The proposal offered to the Frankfurt congregation that morning marked the start of a practice of incorporating voluntary small groups into the ongoing life of the church as a means of spiritual vitality. These were sometimes described in Latin as ecclesiola in ecclesia, or “a small church within the church.” They were also described as collegia pietatis, or “gatherings for religious devotion.” Those small groups among university students were later called collegia philobiblicum, or “gatherings for the love of all things biblical.” It is perhaps ironic that a practice that would become so popular among ordinary believers began with so many academic-sounding titles. Essentially, these were seventeenth-century home groups.
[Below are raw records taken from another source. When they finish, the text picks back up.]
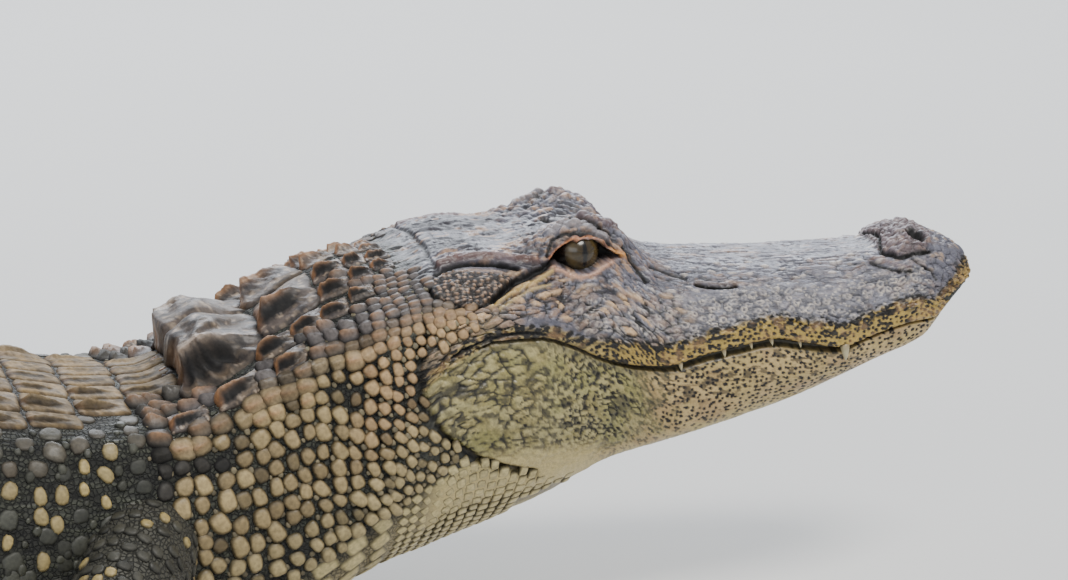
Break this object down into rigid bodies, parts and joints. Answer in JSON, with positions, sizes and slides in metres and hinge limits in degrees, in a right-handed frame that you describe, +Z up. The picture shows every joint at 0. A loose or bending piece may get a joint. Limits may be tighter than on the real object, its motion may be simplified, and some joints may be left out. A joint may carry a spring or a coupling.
{
  "type": "american alligator",
  "caption": "Life-size still model of an American alligator at rest on its belly, head and neck raised, tail in a shallow S.",
  "frame": {"origin": "Centre of the bottom of the animal's box; the floor is Z = 0.", "axes": "+X toward the snout, +Y toward the animal's left, +Z up."},
  "size_m": [2.3156, 0.621, 0.249],
  "materials": {
    "head_hide": "damp, slightly glossy horny scales, grey-brown over olive-black",
    "jaw_skin": "satin cream-tan skin with fine dark dots",
    "body_hide": "satin dark hide with bony keeled scutes",
    "eye_surface": "wet glossy olive-brown iris with a vertical slit pupil",
    "claw_horn": "dark horn, satin"
  },
  "bodies": {
    "root": {"head": "head_hide", "lower_jaw": "jaw_skin", "eye_right": "eye_surface", "eye_left": "eye_surface", "neck": "body_hide", "trunk_front": "body_hide", "trunk_rear": "body_hide", "tail_1": "body_hide", "tail_2": "body_hide", "tail_3": "body_hide", "tail_4": "body_hide", "foreleg_right_lower": "body_hide", "foreleg_right_upper": "body_hide", "foreleg_left_lower": "body_hide", "foreleg_left_upper": "body_hide", "hindleg_right_lower": "body_hide", "hindleg_right_upper": "body_hide", "hindleg_left_lower": "body_hide", "hindleg_left_upper": "body_hide", "claw_front_right_1": "claw_horn", "claw_front_right_2": "claw_horn", "claw_front_right_3": "claw_horn", "claw_front_left_1": "claw_horn", "claw_front_left_2": "claw_horn", "claw_front_left_3": "claw_horn", "claw_hind_right_1": "claw_horn", "claw_hind_right_2": "claw_horn", "claw_hind_right_3": "claw_horn", "claw_hind_left_1": "claw_horn", "claw_hind_left_2": "claw_horn", "claw_hind_left_3": "claw_horn"}
  },
  "joints": []
}
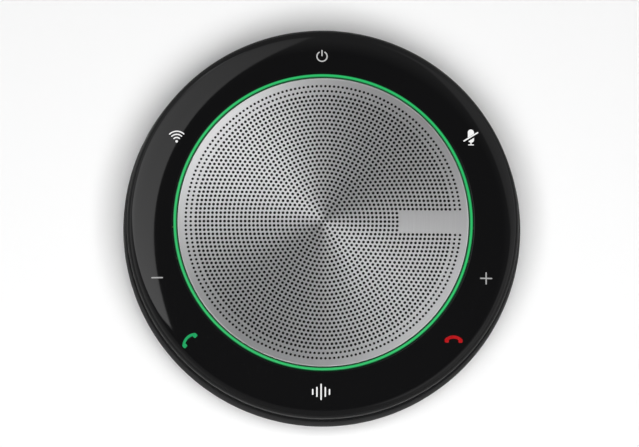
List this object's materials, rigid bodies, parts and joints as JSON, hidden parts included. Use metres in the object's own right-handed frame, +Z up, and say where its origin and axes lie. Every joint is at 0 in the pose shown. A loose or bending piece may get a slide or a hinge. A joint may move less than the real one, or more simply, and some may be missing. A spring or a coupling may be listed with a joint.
{
  "type": "conference speakerphone",
  "caption": "Round, battery-powered tabletop speakerphone with a domed metal grille, a lit ring, touch keys on a gloss ring and a USB-C inlet.",
  "frame": {"origin": "centre of the underside, on the surface the foot rests on", "axes": "+Z up through the grille, -Y towards the user (assistant key), +Y to the USB-C inlet and power key"},
  "size_m": [0.12, 0.12, 0.033],
  "materials": {
    "gloss_black": "high-gloss black moulding",
    "ring_green": "translucent diffuser, lit green",
    "grille_aluminium": "perforated, circular-brushed",
    "grille_cloth": "fine black acoustic cloth",
    "satin_black": "fine satin texture",
    "rubber": "matt",
    "label_grey": "blank film label",
    "inner_black": "as moulded",
    "board_black": "black solder mask",
    "clear_plastic": "clear, frosted face",
    "amber_film": "polyimide film",
    "foam_grey": "closed-cell foam",
    "black_steel": "black coated pressing",
    "plated_steel": "zinc or nickel plated",
    "nickel": "nickel-plated magnet",
    "copper": "enamelled copper wire",
    "cone_paper": "black pulp",
    "spider_cloth": "resin-dipped cloth",
    "board_green": "green solder mask",
    "tin": "tinned shield cans",
    "pouch_silver": "laminated foil pouch",
    "ivory": "nylon connector body",
    "wire_red": "insulated wire",
    "wire_black": "insulated wire",
    "mic_brass": "gold-plated can",
    "screw_steel": "black zinc"
  },
  "bodies": {
    "case": {"fascia": "gloss_black", "light_ring": "ring_green", "grille": "grille_aluminium", "grille_cloth": "grille_cloth", "lower_housing": "satin_black", "rubber_foot": "rubber", "driver_surround": "rubber", "microphone_gasket": "rubber", "rating_label": "label_grey", "upper_frame": "inner_black", "speaker_chamber": "inner_black", "touch_board": "board_black", "light_guide_power": "clear_plastic", "light_guide_wireless": "clear_plastic", "light_guide_mute": "clear_plastic", "light_guide_volume_down": "clear_plastic", "light_guide_volume_up": "clear_plastic", "light_guide_answer": "clear_plastic", "light_guide_end_call": "clear_plastic", "light_guide_assistant": "clear_plastic", "touch_flex": "amber_film", "microphone_flex": "amber_film", "chamber_gasket": "foam_grey", "driver_gasket": "foam_grey", "driver_basket": "black_steel", "motor_yoke": "plated_steel", "motor_top_plate": "plated_steel", "usb_c_receptacle": "plated_steel", "motor_magnet": "nickel", "driver_spider": "spider_cloth", "main_board": "board_green", "processor_shield": "tin", "radio_shield": "tin", "battery_pack": "pouch_silver", "battery_connector": "ivory", "battery_lead_red": "wire_red", "speaker_lead_red": "wire_red", "battery_lead_black": "wire_black", "speaker_lead_black": "wire_black", "microphone_1": "mic_brass", "microphone_2": "mic_brass", "microphone_3": "mic_brass", "microphone_4": "mic_brass", "microphone_5": "mic_brass", "microphone_6": "mic_brass", "case_screw_1": "screw_steel", "case_screw_2": "screw_steel", "case_screw_3": "screw_steel", "case_screw_4": "screw_steel", "driver_screw_1": "screw_steel", "driver_screw_2": "screw_steel", "driver_screw_3": "screw_steel", "driver_screw_4": "screw_steel", "board_screw_1": "screw_steel", "board_screw_2": "screw_steel", "board_screw_3": "screw_steel"},
    "cone": {"driver_cone": "cone_paper", "driver_dust_cap": "cone_paper", "voice_coil_former": "amber_film", "voice_coil_winding": "copper"}
  },
  "joints": [
    {"name": "cone_travel", "type": "slide", "parent": "case", "child": "cone", "axis": [0, 0, 1], "range_m": [-0.0015, 0.0015], "stiffness_N_per_m": 1500, "deforming": ["driver_surround", "driver_spider"]}
  ]
}
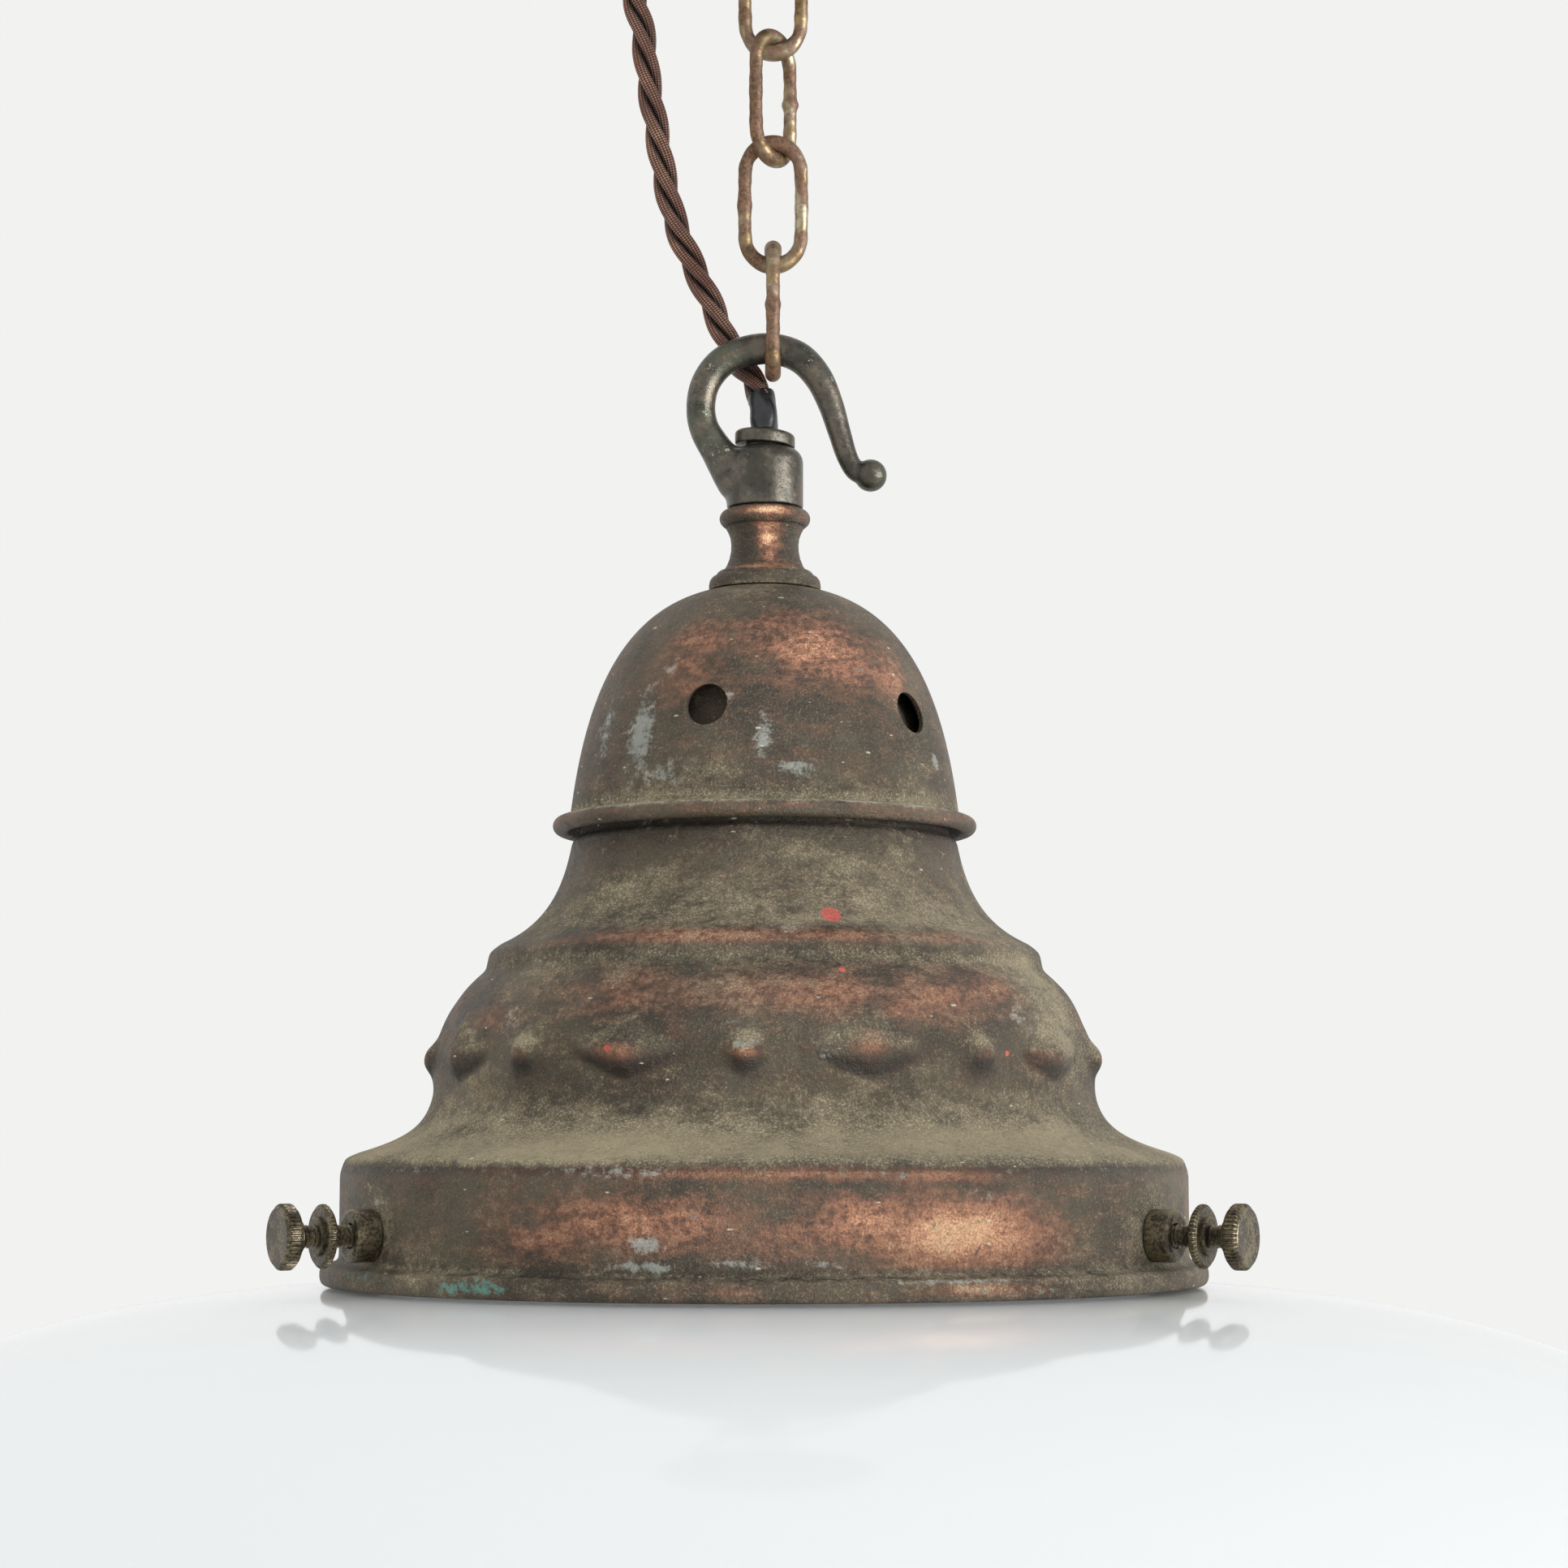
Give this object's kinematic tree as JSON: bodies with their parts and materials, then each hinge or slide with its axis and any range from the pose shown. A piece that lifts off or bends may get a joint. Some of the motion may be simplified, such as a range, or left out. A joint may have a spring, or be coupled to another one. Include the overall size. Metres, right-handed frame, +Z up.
{
  "type": "pendant lamp",
  "caption": "Pendant lamp on a chain: patinated copper gallery and vented cap under a cast hook, braided flex, thumb screws and a wide opal glass shade.",
  "frame": {"origin": "centre of the ceiling plate's flat back, where it meets the ceiling", "axes": "+Z up into the ceiling, +X to the right and -Y towards the viewer of the picture"},
  "size_m": [0.4, 0.4, 0.375],
  "materials": {
    "patinated_copper": "dark patina with rubbed copper",
    "cast_bronze": "dark cast, worn",
    "turned_brass": "aged satin",
    "dark_screw_metal": "dark, knurled",
    "rusted_steel": "rusted wire",
    "braided_cotton": "braided, twisted",
    "black_sleeve": "glossy shrink sleeve",
    "black_moulding": "moulded",
    "opal_glass": "glossy opal",
    "porcelain": "glazed",
    "pearl_bulb_glass": "pearl"
  },
  "bodies": {
    "ceiling_fitting": {"ceiling_plate": "patinated_copper", "ceiling_hook": "cast_bronze", "ceiling_hook_nut": "turned_brass", "ceiling_screw_1": "turned_brass", "ceiling_screw_2": "turned_brass", "ceiling_flex_bush": "black_moulding"},
    "top_link": {"chain_link_1": "rusted_steel", "flex_upper": "braided_cotton"},
    "hanging_chain": {"chain_link_2": "rusted_steel", "chain_link_4": "rusted_steel", "flex_middle": "braided_cotton"},
    "third_link": {"chain_link_3": "rusted_steel"},
    "lamp": {"flex_inner": "braided_cotton", "flex_sleeve": "black_sleeve", "cable_bush": "cast_bronze", "hook_casting": "cast_bronze", "neck": "patinated_copper", "threaded_nipple": "turned_brass", "dome_cap": "patinated_copper", "cap_spacer": "turned_brass", "gallery_body": "patinated_copper", "gallery_washer": "turned_brass", "gallery_nut": "turned_brass", "opal_shade": "opal_glass", "holder_cap": "turned_brass", "terminal_block": "porcelain", "contact_plunger_1": "turned_brass", "contact_plunger_2": "turned_brass", "holder_barrel": "turned_brass", "holder_ring": "turned_brass", "screw_boss_1": "dark_screw_metal", "screw_boss_2": "dark_screw_metal", "screw_boss_3": "dark_screw_metal", "flex_lower": "braided_cotton"},
    "bulb": {"bulb_cap": "turned_brass", "bulb_glass": "pearl_bulb_glass"},
    "lock_nut_1": {"lock_nut_1": "dark_screw_metal"},
    "thumb_screw_1": {"thumb_screw_1": "dark_screw_metal"},
    "lock_nut_2": {"lock_nut_2": "dark_screw_metal"},
    "thumb_screw_2": {"thumb_screw_2": "dark_screw_metal"},
    "lock_nut_3": {"lock_nut_3": "dark_screw_metal"},
    "thumb_screw_3": {"thumb_screw_3": "dark_screw_metal"}
  },
  "joints": [
    {"name": "chain_swing_sideways", "type": "hinge", "parent": "ceiling_fitting", "child": "top_link", "pos_m": [0, 0, -0.0282], "axis": [0, 1, 0], "range_deg": [-12, 12], "deforming": ["flex_upper"]},
    {"name": "chain_swing_forwards", "type": "hinge", "parent": "top_link", "child": "hanging_chain", "pos_m": [0, 0, -0.0482], "axis": [1, 0, 0], "range_deg": [-12, 12], "deforming": ["flex_middle"]},
    {"name": "third_link_twist", "type": "hinge", "parent": "hanging_chain", "child": "third_link", "pos_m": [0, 0, -0.0775], "axis": [0, 0, 1], "range_deg": [-15, 3]},
    {"name": "lamp_tilt", "type": "hinge", "parent": "hanging_chain", "child": "lamp", "pos_m": [0, 0, -0.11], "axis": [0, 1, 0], "range_deg": [-8, 8], "deforming": ["flex_lower"]},
    {"name": "screw_1_travel", "type": "slide", "parent": "lamp", "child": "lock_nut_1", "axis": [-0.866, -0.5, 0], "range_m": [0, 0.0042]},
    {"name": "screw_1_turn", "type": "hinge", "parent": "lock_nut_1", "child": "thumb_screw_1", "pos_m": [-0.07944, -0.045, -0.2689], "axis": [-0.866, -0.5, 0], "range_deg": [0, 2160]},
    {"name": "screw_2_travel", "type": "slide", "parent": "lamp", "child": "lock_nut_2", "axis": [0.866, -0.5, 0], "range_m": [0, 0.0042]},
    {"name": "screw_2_turn", "type": "hinge", "parent": "lock_nut_2", "child": "thumb_screw_2", "pos_m": [0.07644, -0.045, -0.2689], "axis": [0.866, -0.5, 0], "range_deg": [0, 2160]},
    {"name": "screw_3_travel", "type": "slide", "parent": "lamp", "child": "lock_nut_3", "axis": [0, 1, 0], "range_m": [0, 0.0042]},
    {"name": "screw_3_turn", "type": "hinge", "parent": "lock_nut_3", "child": "thumb_screw_3", "pos_m": [-0.0015, 0.09, -0.2689], "axis": [0, 1, 0], "range_deg": [0, 2160]},
    {"name": "bulb_withdraw", "type": "slide", "parent": "lamp", "child": "bulb", "axis": [0, 0, -1], "range_m": [0, 0.03]}
  ],
  "couplings": [
    {"joint": "screw_1_turn", "follows": "screw_1_travel", "rad_per_m": 8976},
    {"joint": "screw_2_turn", "follows": "screw_2_travel", "rad_per_m": 8976},
    {"joint": "screw_3_turn", "follows": "screw_3_travel", "rad_per_m": 8976}
  ]
}
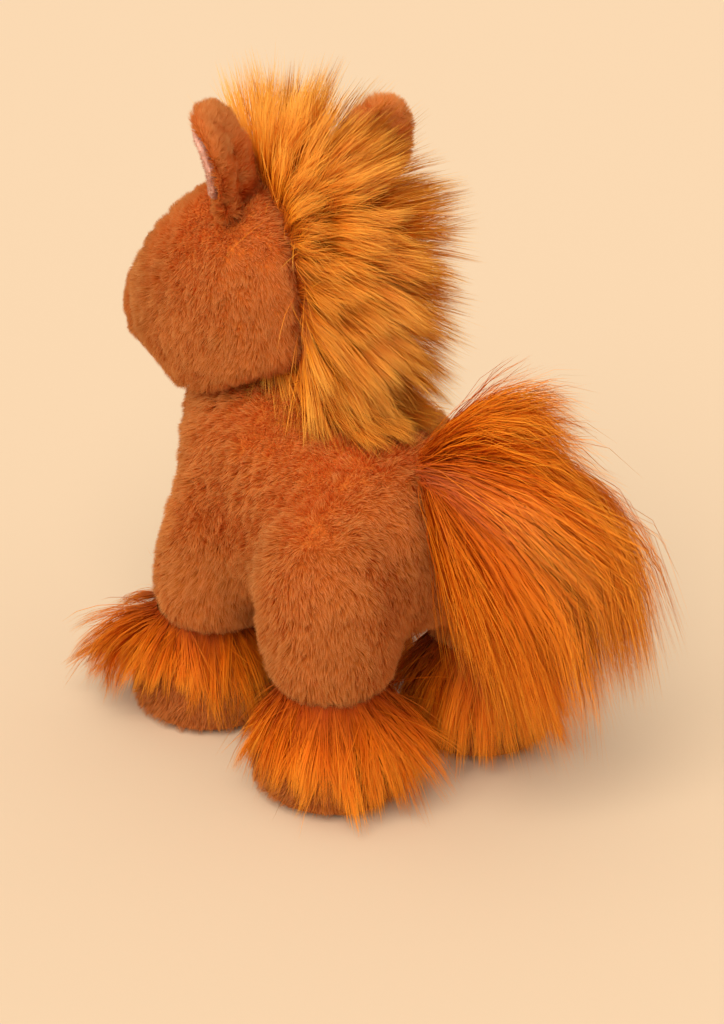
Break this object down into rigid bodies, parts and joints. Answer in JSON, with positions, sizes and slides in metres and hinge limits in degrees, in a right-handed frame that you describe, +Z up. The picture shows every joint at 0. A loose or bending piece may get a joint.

The minister who rose to preach that July morning in 1669 was Philipp Jakob Spener (1645–1705), and he had been raised and trained as an impeccably orthodox Lutheran. His concern for renewal within the church by such means as these small groups channeled a general “movement for piety” into the more formal Pietist movement in Lutheran Germany. The manifesto was a little book that Spener produced in 1675, six years after the sermon. It expanded on his program. Entitled Pia Desideria (Heartfelt Longings), it presented his hope for “a more extensive use of the word of God among us.”2 In other words, he wanted to see Scripture used in ways beyond the Sunday sermon. How could the power of God’s word be truly released through the priesthood of all believers in a way more extensive and personal? How might the word of God stimulate spiritual renewal?

Spener reminded his readers that this was Luther’s chief concern and the reason he translated the Bible into German in the first place. Luther did not want people reading even his own writings to the neglect of Scripture. So, Spener proposed that families regularly read Scripture together in the home, and he thought it would be good to read book by book through the Bible in church services too. But then listen to how he describes what today we might just call a home Bible study: “It would perhaps not be inexpedient (and I set this down for further and more mature reflection) to reintroduce the ancient and apostolic kind of church meetings.” He must have been thinking of passages such as Colossians 4:14, where the apostle Paul sends greetings to “Nympha and the church in her house,” together with 1 Corinthians 14:26–40, where Paul instructs believers to speak one at a time when exercising their gifts. Spener suggested, accordingly, that

one person would not rise to preach (although this practice would be continued at other times), but others who have been blessed with gifts and knowledge would also speak and present their pious opinions on the proposed subject to the judgment of the rest, doing all this in such a way as to avoid disorder and strife.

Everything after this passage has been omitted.